* **TASK GOAL**: Show each line from the listing that includes the word "this".

-- DATA EXCERPT start --

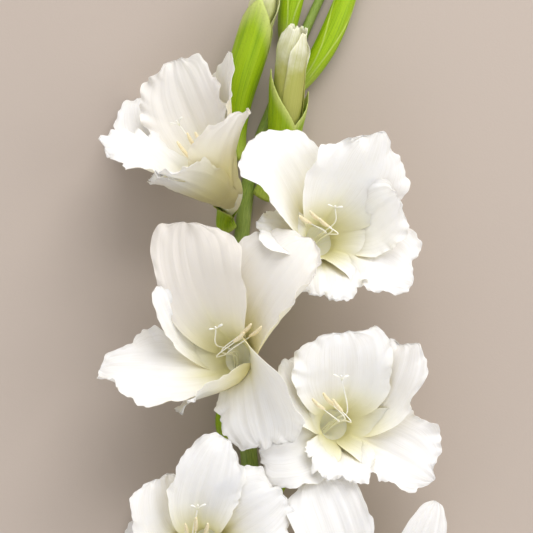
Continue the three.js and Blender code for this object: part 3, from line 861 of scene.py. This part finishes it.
def tepal_grid(floret, slot_name, shape):
    """The middle surface of a tepal: grid, normals, thickness and its own coordinates."""
    slot = SLOTS[slot_name]
    rows, radius, length = tepal_frames(
        floret, slot, shape["tip"], shape.get("curl", 20), shape.get("twist", 0)
    )
    half = shape.get("half", 25)
    sides = half if isinstance(half, tuple) else (half, half)
    cup, flare = shape.get("cup", 0.45), shape.get("flare", -0.15)
    blunt = shape.get("blunt", 2.4)
    phases = phases_of(100 * floret.number + slot, 12, 2 * math.pi)
    cells = TEPAL_CELLS
    u_mid = (np.arange(cells) + 0.5) / cells
    u_end = (np.arange(cells) + 1.0) / cells
    base = radius * math.radians(BASE_SPAN)
    grid, normals, widths = [], [], []
    for t, point, side, inward in rows:
        bend = section_bend(t, cup, flare)
        rolling = smooth((t - 0.15) / 0.4)
        narrowing = 1 - 0.5 * smooth(-t / 0.16)
        halves = []
        for sign, half_side, roll in ((-1, sides[0], 0), (1, sides[1], shape.get("roll_right", 0))):
            width = half_width(t, base, half_side, blunt) * narrowing
            mid, end = (
                (bend * part + roll * rolling * smooth((part - 0.35) / 0.65))[:, None]
                for part in (u_mid, u_end)
            )
            steps = (sign * np.cos(mid) * side + np.sin(mid) * inward) * (width / cells)
            half_normals = np.cos(end) * inward - sign * np.sin(end) * side
            halves.append((point + np.cumsum(steps, axis=0), half_normals, width))
        (left, left_normals, left_width), (right, right_normals, right_width) = halves
        grid.append(np.concatenate([left[::-1], [point], right]))
        normals.append(np.concatenate([left_normals[::-1], [inward], right_normals]))
        widths.append(np.repeat([left_width, right_width], [cells, cells + 1]))
    grid, normals, widths = np.array(grid), np.array(normals), np.array(widths)
    u = np.concatenate([-u_end[::-1], [0], u_end])[None, :]
    t = np.array([row[0] for row in rows])[:, None]
    ruffle = shape.get("ruffle", 1.0)
    spread, lift_off, margin, theta = petal_relief(u, t, widths, length, phases, ruffle)
    onward = np.gradient(grid[:, cells], axis=0)
    onward /= np.maximum(np.linalg.norm(onward, axis=-1, keepdims=True), 1e-9)
    onward = np.broadcast_to(onward[:, None], grid.shape)
    sideways = np.cross(onward, normals)
    sideways /= np.maximum(np.linalg.norm(sideways, axis=-1, keepdims=True), 1e-9)
    for turn, reach, spread_angle in shape.get("corners", ()):
        spread = spread + reach * margin**2 * smooth((t - 0.2) / 0.25) * np.exp(
            -(((theta - math.radians(turn)) / math.radians(spread_angle)) ** 2)
        )
    peak = shape.get("peak", 0.8)  # millimetres of point at the end of the midrib
    peaked = peak * smooth((t - 0.55) / 0.45) * np.exp(-((u * widths / 8.0) ** 2))
    grid = grid + onward * (spread * np.cos(theta) + peaked)[..., None]
    grid = grid + sideways * (spread * np.sin(theta))[..., None]
    grid = grid + normals * lift_off[..., None]
    normals = grid_normals(grid, normals)
    thickness = TEPAL_THICKNESS * (1 - 0.62 * margin**3) * (1 - 0.3 * smooth(-t / 0.1))
    along = np.broadcast_to(t, thickness.shape)
    across = np.broadcast_to(u, thickness.shape)
    # How far painted shade darkens this tepal where it lies in shade.
    cream = np.full(thickness.shape, shape.get("cream", 0.0))
    return grid, normals, thickness, {"along": along, "across": across, "cream": cream}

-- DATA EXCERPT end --

* **TASK RESULT**:
Continue the three.js and Blender code for this object: part 3, from line 861 of scene.py. This part finishes it.
    # How far painted shade darkens this tepal where it lies in shade.